◆ SHORT PROBLEM: Print every line of the listing exactly, please.

◆ DATASET RECORDS:
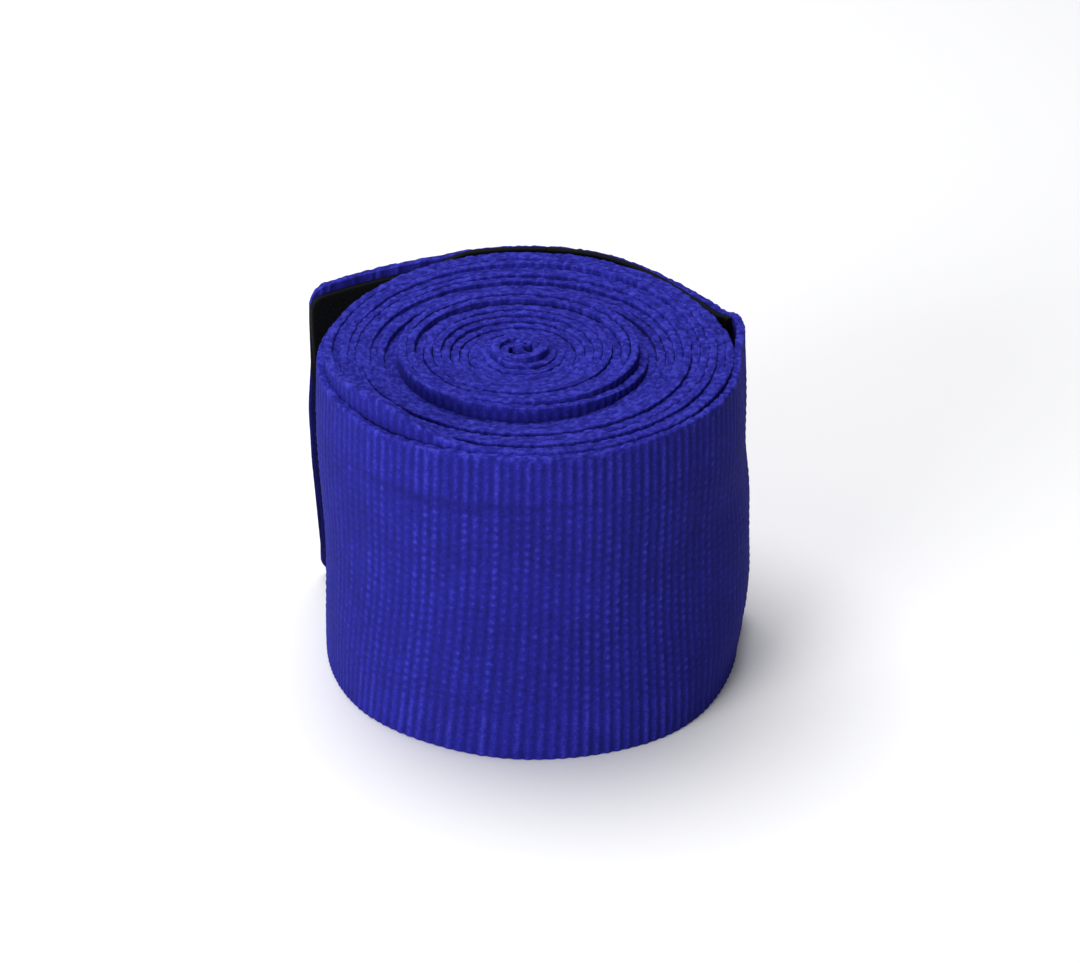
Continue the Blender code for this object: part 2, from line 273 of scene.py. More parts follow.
# Cotton and elastane, woven narrow: dull and soft, with paler fibre ends on the raised yarns
def wovenCotton():
    look = {"Roughness": 0.92, "Specular IOR Level": 0.1, "Sheen Weight": 0.03, "Sheen Roughness": 0.5,
            "Sheen Tint": linear("#8f95ff")}
    material, tree, principled = newMaterial("wovenCottonElastane", look)
    place = addNode(tree, "ShaderNodeTexCoord")
    millimetres = addNode(tree, "ShaderNodeMapping", toMillimetres, {"Vector": place.outputs["Object"]})
    relief = addNode(tree, "ShaderNodeAttribute", {"attribute_name": "relief"})
    fuzz = addNode(tree, "ShaderNodeTexNoise", {"Scale": 2.4, "Detail": 3.0, "Roughness": 0.65},
                   {"Vector": millimetres.outputs[0]})
    fuzzTone = addNode(
        tree, "ShaderNodeMapRange", {"From Min": 0.3, "From Max": 0.7, "To Min": -0.2, "To Max": 0.2},
        {"Value": fuzz.outputs[0]},
    )
    height = addNode(
        tree, "ShaderNodeMath", {"operation": "ADD"}, {0: relief.outputs["Fac"], 1: fuzzTone.outputs[0]},
    )
    upTo = {"Value": height.outputs[0]}
    depth = addNode(tree, "ShaderNodeMapRange", {"From Min": 0.0, "From Max": 0.6}, upTo)
    raised = addNode(tree, "ShaderNodeMapRange", {"From Min": 0.6, "From Max": 1.15}, upTo)
    yarnBody = addNode(
        tree, "ShaderNodeMix",
        {"data_type": "RGBA", 6: linear(clothLook["groove"]), 7: linear(clothLook["yarn"])},
        {0: depth.outputs[0]},
    )
    fibre = addNode(tree, "ShaderNodeMix", {"data_type": "RGBA", 7: linear(clothLook["fibre"])},
                    {0: raised.outputs[0], 6: yarnBody.outputs[2]})
    broad = addNode(
        tree, "ShaderNodeTexNoise", {"Scale": 0.12, "Detail": 2.0}, {"Vector": millimetres.outputs[0]},
    )
    broadTone = addNode(
        tree, "ShaderNodeMapRange", {"From Min": 0.3, "From Max": 0.7, "To Min": 0.92, "To Max": 1.08},
        {"Value": broad.outputs[0]},
    )
    shade = addNode(
        tree, "ShaderNodeHueSaturation", {}, {"Color": fibre.outputs[2], "Value": broadTone.outputs[0]},
    )
    tree.links.new(shade.outputs[0], principled.inputs["Base Color"])
    bump = addNode(tree, "ShaderNodeBump", {"Strength": 0.45, "Distance": 0.00012}, {"Height": fuzz.outputs[0]})
    tree.links.new(bump.outputs[0], principled.inputs["Normal"])
    return material


# Woven nylon with moulded hooks: near black, a little shine from each hook
def hookNylon():
    look = {"Base Color": linear("#0c0d0f"), "Roughness": 0.8, "Specular IOR Level": 0.12}
    material, tree, principled = newMaterial("wovenNylonHookTape", look)
    layout = addNode(tree, "ShaderNodeUVMap", {"uv_map": "UVMap"})
    millimetres = addNode(tree, "ShaderNodeMapping", toMillimetres, {"Vector": layout.outputs[0]})
    weave = addNode(tree, "ShaderNodeTexChecker", {"Scale": 2.5}, {"Vector": millimetres.outputs[0]})
    fuzz = addNode(
        tree, "ShaderNodeTexNoise", {"Scale": 5.0, "Detail": 2.0}, {"Vector": millimetres.outputs[0]},
    )
    both = addNode(tree, "ShaderNodeMath", {"operation": "ADD"}, {0: weave.outputs["Fac"], 1: fuzz.outputs[0]})
    bump = addNode(tree, "ShaderNodeBump", {"Strength": 0.5, "Distance": 0.0001}, {"Height": both.outputs[0]})
    tree.links.new(bump.outputs[0], principled.inputs["Normal"])
    return material


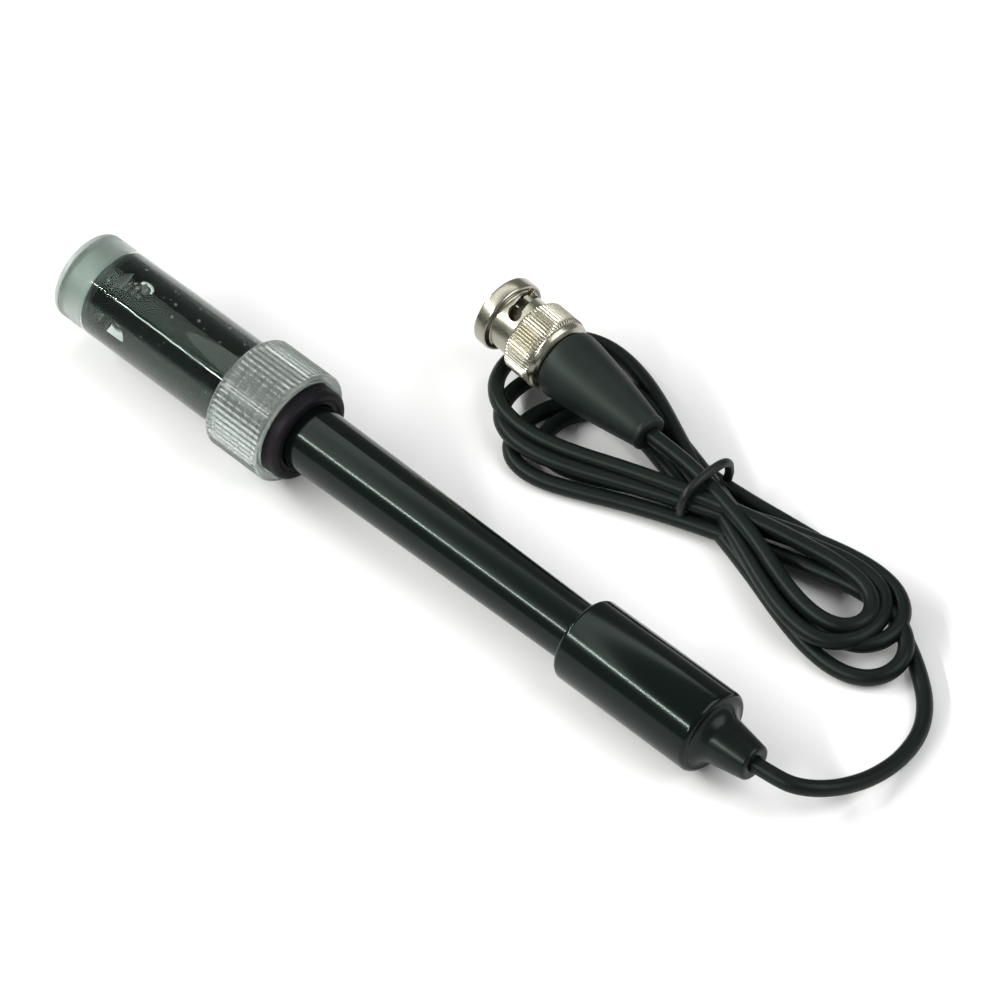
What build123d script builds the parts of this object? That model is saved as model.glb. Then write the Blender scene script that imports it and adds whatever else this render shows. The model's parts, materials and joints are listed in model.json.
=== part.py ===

◆ THE ANSWER:
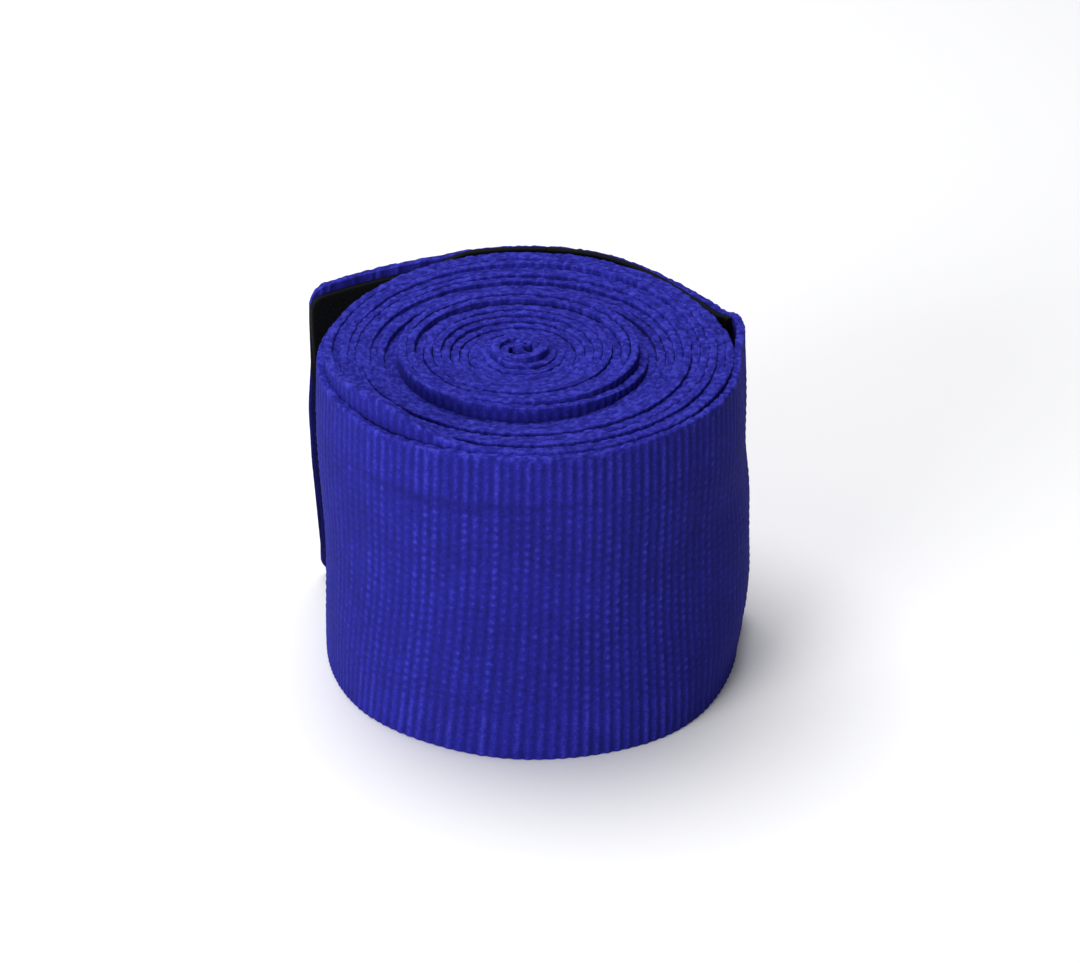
Continue the Blender code for this object: part 2, from line 273 of scene.py. More parts follow.
# Cotton and elastane, woven narrow: dull and soft, with paler fibre ends on the raised yarns
def wovenCotton():
    look = {"Roughness": 0.92, "Specular IOR Level": 0.1, "Sheen Weight": 0.03, "Sheen Roughness": 0.5,
            "Sheen Tint": linear("#8f95ff")}
    material, tree, principled = newMaterial("wovenCottonElastane", look)
    place = addNode(tree, "ShaderNodeTexCoord")
    millimetres = addNode(tree, "ShaderNodeMapping", toMillimetres, {"Vector": place.outputs["Object"]})
    relief = addNode(tree, "ShaderNodeAttribute", {"attribute_name": "relief"})
    fuzz = addNode(tree, "ShaderNodeTexNoise", {"Scale": 2.4, "Detail": 3.0, "Roughness": 0.65},
                   {"Vector": millimetres.outputs[0]})
    fuzzTone = addNode(
        tree, "ShaderNodeMapRange", {"From Min": 0.3, "From Max": 0.7, "To Min": -0.2, "To Max": 0.2},
        {"Value": fuzz.outputs[0]},
    )
    height = addNode(
        tree, "ShaderNodeMath", {"operation": "ADD"}, {0: relief.outputs["Fac"], 1: fuzzTone.outputs[0]},
    )
    upTo = {"Value": height.outputs[0]}
    depth = addNode(tree, "ShaderNodeMapRange", {"From Min": 0.0, "From Max": 0.6}, upTo)
    raised = addNode(tree, "ShaderNodeMapRange", {"From Min": 0.6, "From Max": 1.15}, upTo)
    yarnBody = addNode(
        tree, "ShaderNodeMix",
        {"data_type": "RGBA", 6: linear(clothLook["groove"]), 7: linear(clothLook["yarn"])},
        {0: depth.outputs[0]},
    )
    fibre = addNode(tree, "ShaderNodeMix", {"data_type": "RGBA", 7: linear(clothLook["fibre"])},
                    {0: raised.outputs[0], 6: yarnBody.outputs[2]})
    broad = addNode(
        tree, "ShaderNodeTexNoise", {"Scale": 0.12, "Detail": 2.0}, {"Vector": millimetres.outputs[0]},
    )
    broadTone = addNode(
        tree, "ShaderNodeMapRange", {"From Min": 0.3, "From Max": 0.7, "To Min": 0.92, "To Max": 1.08},
        {"Value": broad.outputs[0]},
    )
    shade = addNode(
        tree, "ShaderNodeHueSaturation", {}, {"Color": fibre.outputs[2], "Value": broadTone.outputs[0]},
    )
    tree.links.new(shade.outputs[0], principled.inputs["Base Color"])
    bump = addNode(tree, "ShaderNodeBump", {"Strength": 0.45, "Distance": 0.00012}, {"Height": fuzz.outputs[0]})
    tree.links.new(bump.outputs[0], principled.inputs["Normal"])
    return material


# Woven nylon with moulded hooks: near black, a little shine from each hook
def hookNylon():
    look = {"Base Color": linear("#0c0d0f"), "Roughness": 0.8, "Specular IOR Level": 0.12}
    material, tree, principled = newMaterial("wovenNylonHookTape", look)
    layout = addNode(tree, "ShaderNodeUVMap", {"uv_map": "UVMap"})
    millimetres = addNode(tree, "ShaderNodeMapping", toMillimetres, {"Vector": layout.outputs[0]})
    weave = addNode(tree, "ShaderNodeTexChecker", {"Scale": 2.5}, {"Vector": millimetres.outputs[0]})
    fuzz = addNode(
        tree, "ShaderNodeTexNoise", {"Scale": 5.0, "Detail": 2.0}, {"Vector": millimetres.outputs[0]},
    )
    both = addNode(tree, "ShaderNodeMath", {"operation": "ADD"}, {0: weave.outputs["Fac"], 1: fuzz.outputs[0]})
    bump = addNode(tree, "ShaderNodeBump", {"Strength": 0.5, "Distance": 0.0001}, {"Height": both.outputs[0]})
    tree.links.new(bump.outputs[0], principled.inputs["Normal"])
    return material


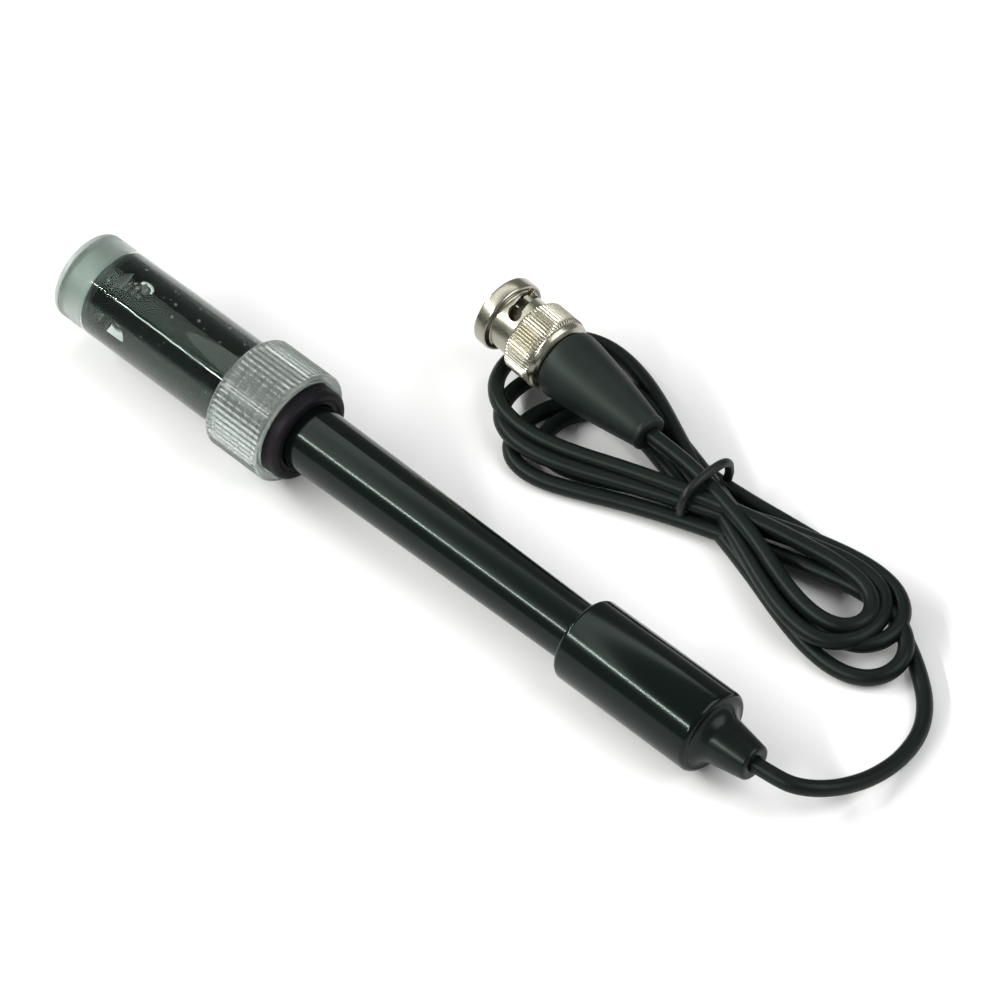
What build123d script builds the parts of this object? That model is saved as model.glb. Then write the Blender scene script that imports it and adds whatever else this render shows. The model's parts, materials and joints are listed in model.json.
=== part.py ===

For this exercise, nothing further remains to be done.